Según el mismo medio, el autodenominado Gobierno de Salvación de Idlib -que, en otro guiño a las ambiciones nacionales renunció a la simbología yihadista para hacer ondear la bandera revolucionaria siria y permitir eslóganes igualmente revolucionarios- impuso tasas a cultivos, cruces fronterizos con Turquía, construcción, comercio, tiendas y artesanía. Las empresas vinculadas a la milicia de ideología salafista se beneficiaban del monopolio del suministro de combustible, electricidad, agua y recolección de basura.

El escenario tras la caída de la dictadura del clan Asad es fundamentalmente el mismo en Idlib. Los rebeldes han sido capaces de mantener el orden y los servicios públicos, desde el suministro eléctrico a internet pasando por el funcionamiento de las escuelas o la limpieza en las calles, sin aparentes dificultades.

Una de las mayores incógnitas es si las nuevas autoridades serán respetuosas con las minorías alauitas, cristianas y drusas. La población cristiana de la gobernación no llega a los 300 miembros repartidos por zonas rurales y en los últimos años el gobierno del HTS se tradujo en confiscaciones de tierras y restricciones en el culto para los miembros de la comunidad. Con todo, teniendo en cuenta que la realidad del resto de Siria es sensiblemente distinta, es difícil anticipar si las promesas de inclusividad de las nuevas autoridades nacionales se traducirán en hechos.
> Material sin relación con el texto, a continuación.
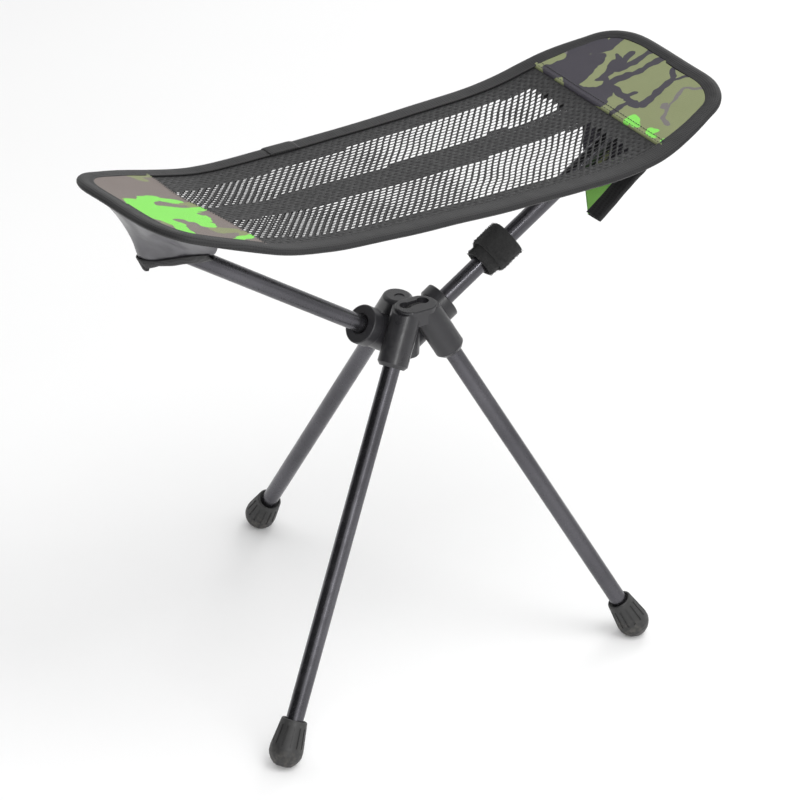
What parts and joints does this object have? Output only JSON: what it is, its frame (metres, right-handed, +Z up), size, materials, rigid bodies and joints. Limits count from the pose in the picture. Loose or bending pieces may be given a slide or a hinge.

Se estima que las distintas comunidades cristianas del país apenas constituyen el 2% de la población, cuando antes de la guerra, en 2011, ascendían al 10%. Los más optimistas, sin embargo, están convencidos de que no es lo mismo gobernar una demarcación como Idlib, homogénea étnicamente -población casi exclusivamente suní-, pobre, conservadora y aislada que hacerlo en el conjunto del territorio sirio, por lo que los yihadistas se verán obligados a diseñar una fórmula institucional en la que, de una forma u otra, el poder deberá estar compartido.

El tiempo dirá si la apuesta por la moderación y la renuncia al terrorismo de la organización comandada por Al Golani ha sido solo una estrategia para alcanzar el poder o si ello tendrá continuidad en la nueva fase de la historia de Siria apenas iniciada.